The Government has published an updated Amendment Paper collating all proposed amendments to the Employment Rights Bill. The paper incorporates the amendments flowing from the Government’s response to its statutory consultations. It also includes further amendments proposed by the Government outside of these consultation areas.

In particular:

  • Changes have been made to the guaranteed hours provisions which seem to suggest that it will be possible to contract out of the requirement to offer guaranteed hours by way of collective agreement, and replace them with something else, so long as the new terms are contractual.

 

  • In a concession to employers, the proposal to remove the words ‘any one establishment’ from the provisions relating to collective redundancy situation (which would’ve meant that collective consultation would’ve been engaged whenever the total number of redundancies across a business was 20 or more, even if each site was making fewer than 20 redundancies) has been altered.
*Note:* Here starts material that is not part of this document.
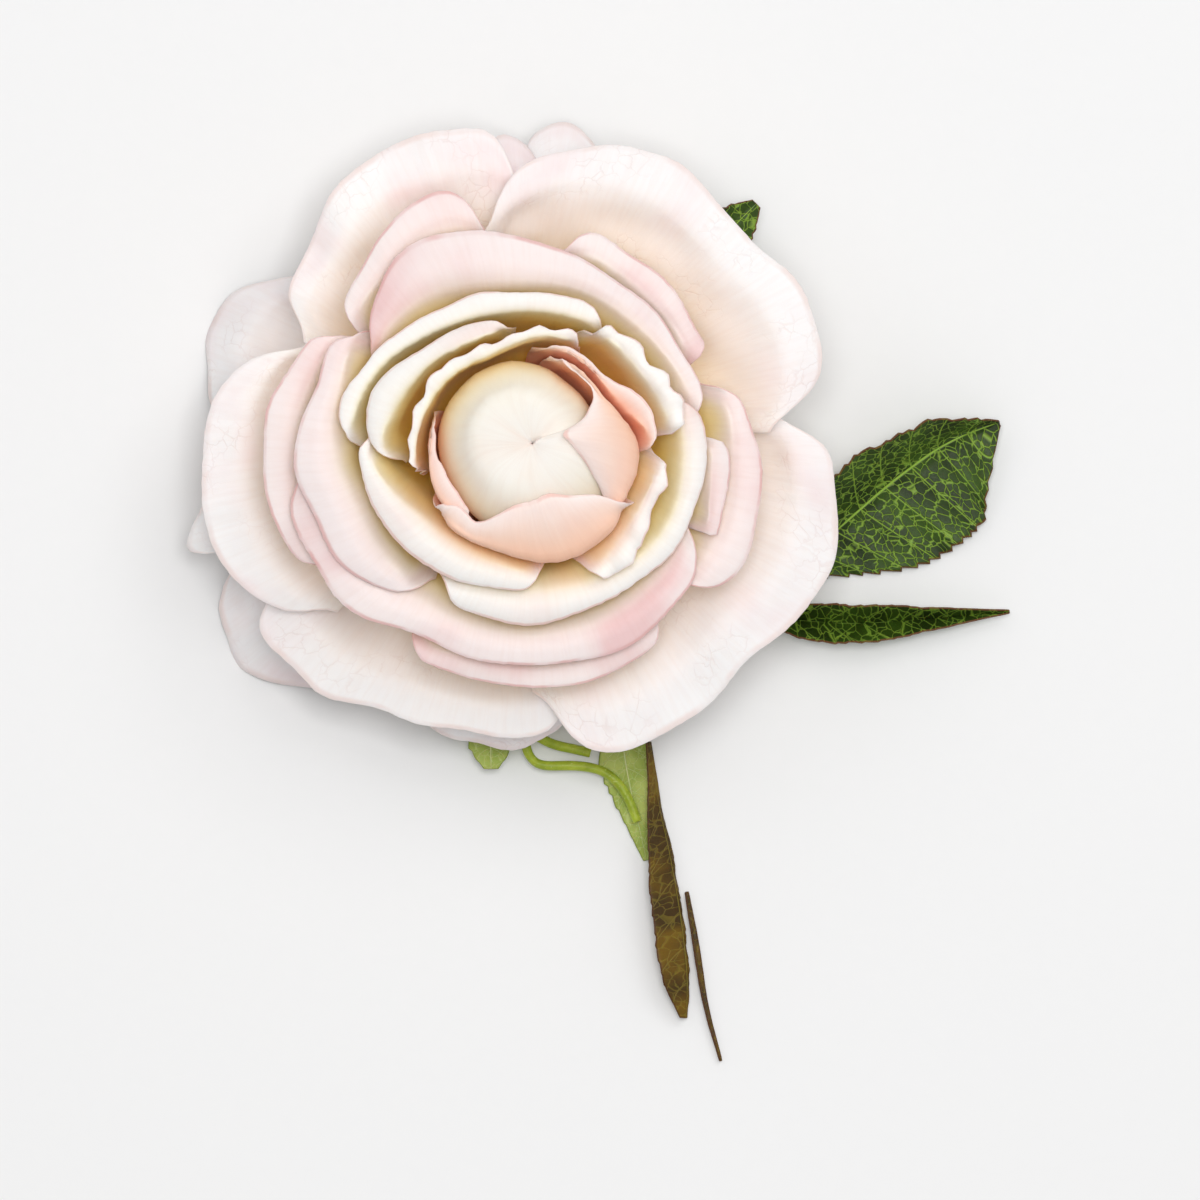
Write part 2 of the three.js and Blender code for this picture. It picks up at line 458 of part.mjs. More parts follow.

The amended proposal reinstates the concept of ‘one establishment’ but then allows, in a case where employees are being made redundant at more than one establishment, for regulations to prescribe a number of employees (higher than 20) for the purposes of determining when collective consultation applies in relation to those employees.

 

  • A proposal that the Secretary of State can give the employer a notice of underpayment, covering a period of up to six years, where an employer has failed to pay a worker an amount due to the worker under certain legislation (eg minimum wage or statutory sick pay), requiring the employer to pay the amount due.